> _What is expected_: Copy each line below that contains "FreeCAD".

> _Given records_:
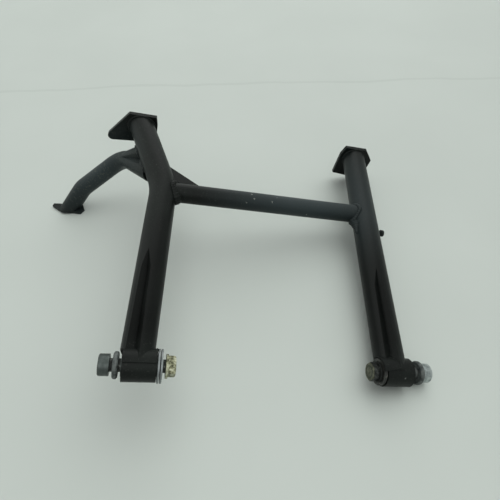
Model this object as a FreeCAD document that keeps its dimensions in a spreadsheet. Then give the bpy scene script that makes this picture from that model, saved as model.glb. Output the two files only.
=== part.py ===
import FreeCAD, Part
import math
import os
import Sketcher

# Motorcycle centre stand, lying on the floor as it comes to rest off the machine.
#
# Every piece is modelled in the stand's own frame, in millimetres: the origin is on the pivot
# axis halfway between the two pivot tubes, X runs along that axis from the kick lever's side to
# the spring's side, Y runs from the pivots to the feet and Z is the side that faces up here.
# One resting placement, worked out at the end from the three places that touch the floor, then
# lays the whole stand down.

V = FreeCAD.Vector
X_AXIS = V(1, 0, 0)
Y_AXIS = V(0, 1, 0)
Z_AXIS = V(0, 0, 1)

doc = FreeCAD.newDocument("CentreStand")
sheet = doc.addObject("Spreadsheet::Sheet", "Sizes")

SIZES = {
    # legs: bent round tube, crimped towards the pivot
    "leg_diameter": 32.0,
    "leg_wall": 2.0,
    "leg_length": 328.5,
    "left_leg_pivot_x": -133.0,
    "left_leg_knee_x": -121.3,
    "left_knee_from_foot": 106.5,
    "left_leg_foot_x": -156.5,
    "leg_bend_radius": 90.0,
    "right_leg_pivot_x": 126.0,
    "right_leg_foot_x": 153.8,
    "leg_lip_reach": 2.6,
    "leg_lip_step": 0.3,
    "left_lip_outboard": 12.0,
    "left_lip_inboard": 18.0,
    "left_lip_slant": 0.0,
    "right_lip_outboard": 6.5,
    "right_lip_inboard": 16.0,
    "right_lip_slant": 7.0,
    "weld_gap": 0.1,
    # crimp: a pointed V pressed into the side that faces up
    "crimp_start": 122.0,
    "crimp_nose": 24.0,
    "crimp_nose_depth": 5.0,
    "crimp_depth": 7.5,
    "crimp_half_angle": 50.0,
    "crimp_turn": 18.0,
    # cross tube
    "cross_diameter": 23.6,
    "cross_wall": 2.0,
    "cross_from_foot": 112.7,
    # pivot tubes
    "pivot_spacing": 259.2,
    "pivot_tube_length": 30.6,
    "pivot_tube_diameter": 29.2,
    # pivot hardware
    "bush_diameter": 20.0,
    "bush_overhang": 0.75,
    "running_clearance": 0.05,
    "bolt_diameter": 12.0,
    "bolt_clearance": 0.3,
    "bolt_end_length": 8.0,
    "hex_width": 17.0,
    "hex_height": 7.0,
    "flange_diameter": 22.0,
    "flange_thickness": 2.1,
    "left_washer_diameter": 31.0,
    "right_washer_diameter": 27.0,
    "washer_thickness": 1.6,
    "washer_clearance": 0.5,
    "seal_diameter": 24.4,
    "seal_thickness": 4.6,
    "seal_bevel": 1.2,
    "collar_diameter": 19.6,
    "collar_length": 9.5,
    "collar_bevel": 0.9,
    "left_slack_inboard": 8.1,
    "right_slack_inboard": 4.6,
    "left_seal_gap": 3.2,
    "right_seal_gap": 8.8,
    "left_collar_gap": 3.0,
    "right_collar_gap": 0.9,
    "left_washer_gap": 1.0,
    "right_washer_gap": 0.2,
    # foot plates
    "plate_thickness": 5.0,
    "plate_top": 17.0,
    "plate_corner": 6.0,
    "plate_inner_top_reach": 18.4,
    "plate_inner_shoulder": 3.0,
    "plate_inner_low_reach": 19.6,
    "left_plate_top_reach": 16.5,
    "left_plate_reach": 44.5,
    "left_plate_flare_drop": 21.0,
    "left_plate_drop": 30.6,
    "left_plate_inner_reach": 20.3,
    "left_plate_inner_drop": 24.4,
    "right_plate_top_reach": 14.0,
    "right_plate_reach": 29.2,
    "right_plate_flare_drop": -0.5,
    "right_plate_drop": 37.8,
    "right_plate_inner_reach": 21.8,
    "right_plate_inner_drop": 33.0,
    # kick lever: bent tube with a flared and crimped root on the left leg
    "lever_diameter": 24.5,
    "lever_wall": 2.0,
    "lever_bend_radius": 42.0,
    "lever_root_along_leg": 45.7,
    "lever_root_half_width": 27.7,
    "lever_flare_length": 45.0,
    "lever_web_sink": 0.15,
    "lever_crimp_lead": 6.0,
    "lever_crimp_depth": 9.0,
    "lever_bend_out": 46.7,
    "lever_bend_forward": 46.4,
    "lever_bend_drop": 49.6,
    "lever_elbow_out": 98.7,
    "lever_elbow_forward": 33.0,
    "lever_elbow_drop": 103.1,
    "pad_out": 118.6,
    "pad_forward": 22.1,
    "pad_drop": 140.0,
    "pad_thickness": 3.0,
    "pad_turn": -12.6,
    "pad_nose_reach": 26.0,
    "pad_nose_front": 0.4,
    "pad_nose_back": 4.8,
    "pad_toe_reach": 9.5,
    "pad_front_width": 9.4,
    "pad_heel_reach": 21.4,
    "pad_tip_reach": 24.1,
    "pad_tip_front": 1.0,
    "pad_back_width": 12.5,
    "pad_back_start": 3.0,
    "pad_back_end": 15.0,
    # gusset between left leg and cross tube
    "gusset_thickness": 4.0,
    "gusset_top": -2.0,
    "gusset_from_foot": 66.5,
    "gusset_tube_x": -75.0,
    "gusset_notch_radius": 8.0,
    # spring peg on the right leg
    "peg_from_foot": 141.5,
    "peg_neck_diameter": 6.0,
    "peg_neck_length": 4.0,
    "peg_head_diameter": 8.6,
    "peg_head_length": 3.6,
}
for row, (name, value) in enumerate(SIZES.items(), start=1):
    sheet.set(f"A{row}", name)
    sheet.set(f"B{row}", str(value))
    sheet.setAlias(f"B{row}", name)
doc.recompute()


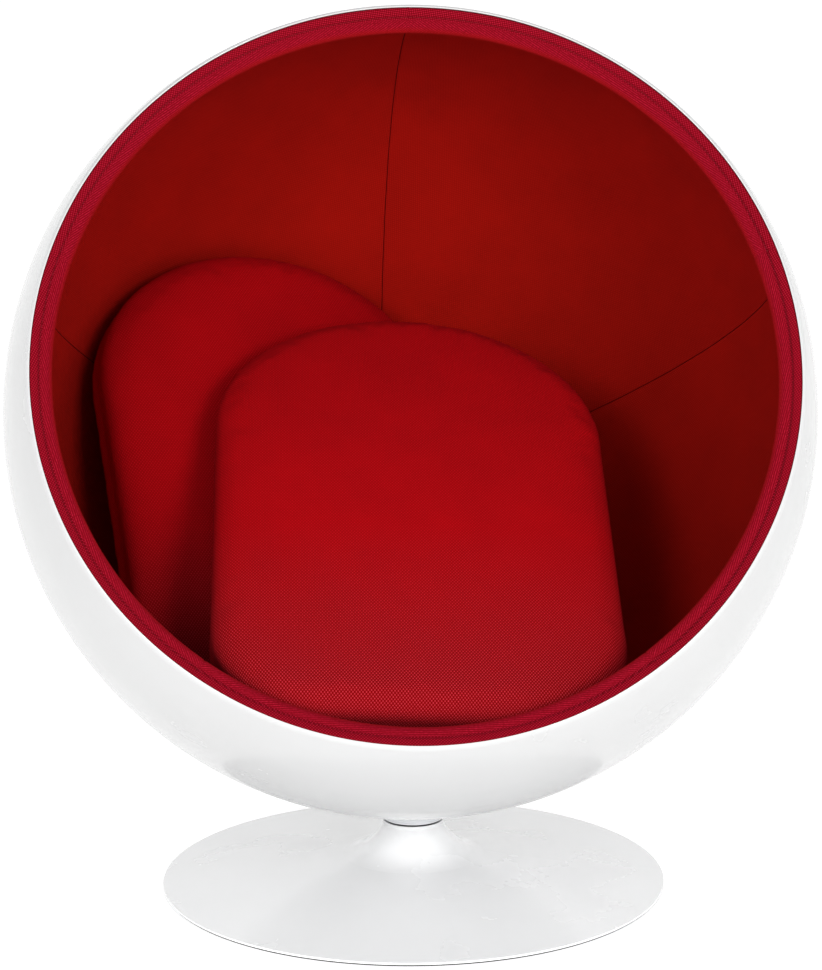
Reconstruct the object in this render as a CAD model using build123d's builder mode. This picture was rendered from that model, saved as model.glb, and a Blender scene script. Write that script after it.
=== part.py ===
from build123d import *
from math import atan2, cos, degrees, radians, sin, sqrt
import os

# A ball-shaped lounge chair on a round swivel pedestal, in millimetres.
# The floor is Z = 0, the ball swivels about +Z, and its opening faces -Y, tilted up.

# ---- Ball: a moulded shell with a round opening -------------------------------------
ball_radius = 550
opening_tilt = 25  # degrees that the opening faces upwards
rim_angle = 65  # half the angle of the opening, seen from the ball's centre
shell_wall = 8

# ---- Lining: foam on the shell, under a cap sewn from equal panels ------------------
foam_thickness = 10.5
lining_thickness = 1.5
panel_count = 5
seam_gap = 0.6  # dip between two panels where they are sewn
cap_tilt = 22  # the cap is glued in a few degrees off the opening's axis
cap_turn = 2.5

# ---- Rim upholstery: a flat strip, a stitched groove and a padded roll --------------
strip_proud = 1  # strip's face in front of the rim's centre line
strip_width = 10
roll_radius = 10
roll_start = 50  # degrees round the roll where it rises out of the stitched groove
roll_end = 225  # degrees round the roll where it fades into the lining
trim_depth = 52
cover_thickness = 1.5
joint_gap = 0.5  # between two sewn lengths of the rim cover

# ---- Loose cushions: both from one pattern ------------------------------------------
side_room = 520  # by which the cushions are narrower than the lined ball
end_room = 292  # by which they are shorter
middle_offset = 23  # from half way to where both faces are highest, nearer the square end
corner_radius = 142  # at the square end
shoulder_spread = 44  # of the two shoulder arcs' centres, each side of the middle
crown_extra = 70  # by which the round end's radius is larger than the shoulders'
boxing_height = 88
crown_height = 15  # swell of each face above its edge
edge_radius = 30
drawn_in = 5  # waist of the sides
crown_steps = 4  # sections through each face's swell
edge_steps = 3  # sections round each edge
cushion_cover = 2
seam_height = 26  # how far the sewn seam lies behind the middle of the side
zip_length = 260
zip_width = 9
slider_length = 14
slider_height = 3

# Middle of each square end's upper edge, seen from the ball's centre: how far up and
# how far to the right it lies, and how far it stays from the lining.
seat_bearing = (-39.73, -0.08)
seat_gap = 41.1
seat_incline = 34.1
seat_turn = 8.1
seat_lean = -7.2
back_bearing = (-75.65, -62.35)
back_gap = 90.5
back_incline = 55.2
back_turn = 28.5
back_lean = -8.0

# ---- Swivel: a spindle under the ball turns in a hub in the pedestal ----------------
spindle_radius = 15
spindle_tail = 5  # below the circlip
spindle_chamfer = 1
running_clearance = 0.05
thrust_clearance = 0.1
head_radius = 37
spindle_head = 18  # from its underside to the ball
plate_radius = 70  # plate inside the shell that the spindle is screwed to
plate_thickness = 8
mount_circle = 25
mount_screw_radius = 4
mount_screw_head = 7.5
mount_screw_grip = 14  # length of screw in the spindle's head
pocket_clearance = 0.5  # round the plate, in the lining's foam
collar_wall = 5
collar_gap = 2  # above the pedestal's neck
bush_wall = 4
bush_flange_radius = 24
bush_flange = 2
upper_bush_length = 24
lower_bush_bottom = 34
lower_bush_length = 22
thrust_washer_radius = 33
thrust_washer_thickness = 2.9
circlip_radius = 18
circlip_thickness = 1.3
circlip_groove = 1.4  # depth in the spindle
circlip_opening = 8
retaining_washer_thickness = 1.4
fit_gap = 0.05

# ---- Pedestal: a spun trumpet over a ballast disc -----------------------------------
pedestal_radius = 351
pedestal_edge_height = 5
pedestal_rise = 4  # degrees of slope at the edge
pedestal_shoulder = (98, 38.3)  # radius and height where the flat flare turns up
neck_radius = 42
neck_height = 87
neck_straight = 5
pedestal_wall = 3
foot_ring_width = 13
foot_ring_inset = 2
hub_flange_radius = 65
hub_flange = 8
hub_barrel_radius = 30
hub_head_height = 15
hub_cone = 10
hub_rib = 6
hub_rib_height = 30
ballast_radius = 240
ballast_thickness = 8
ballast_clearance = 3  # above the floor
ballast_hole_radius = 24
ballast_circle = 48
ballast_screw_radius = 5
ballast_screw_head_radius = 8
ballast_screw_head = 5.3
ballast_chamfer = 1
screw_socket_radius = 4.5
screw_socket_depth = 3.5
screw_clearance = 0.2
screw_count = 4

# ---- Worked out from the sizes above ------------------------------------------------
thrust_washer_bottom = neck_height + bush_flange
head_underside = thrust_washer_bottom + thrust_washer_thickness + thrust_clearance
head_top = head_underside + spindle_head
ball_height = head_top + ball_radius  # the ball's centre above the floor
collar_bottom = neck_height + collar_gap
bore_radius = spindle_radius + running_clearance
hub_bore = bore_radius + bush_wall
hub_barrel_top = neck_height - hub_head_height - hub_cone
retaining_washer_bottom = lower_bush_bottom - thrust_clearance - retaining_washer_thickness
circlip_bottom = retaining_washer_bottom - circlip_thickness
spindle_bottom = circlip_bottom - spindle_tail
ballast_top = ballast_clearance + ballast_thickness
flange_top = ballast_top + hub_flange

shell_inside = ball_radius - shell_wall
lining_outside = shell_inside - foam_thickness
lining_inside = lining_outside - lining_thickness
strip_inside = shell_inside - strip_width
plate_top = ball_height - shell_inside + plate_thickness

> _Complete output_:
Model this object as a FreeCAD document that keeps its dimensions in a spreadsheet. Then give the bpy scene script that makes this picture from that model, saved as model.glb. Output the two files only.
import FreeCAD, Part
V = FreeCAD.Vector
doc = FreeCAD.newDocument("CentreStand")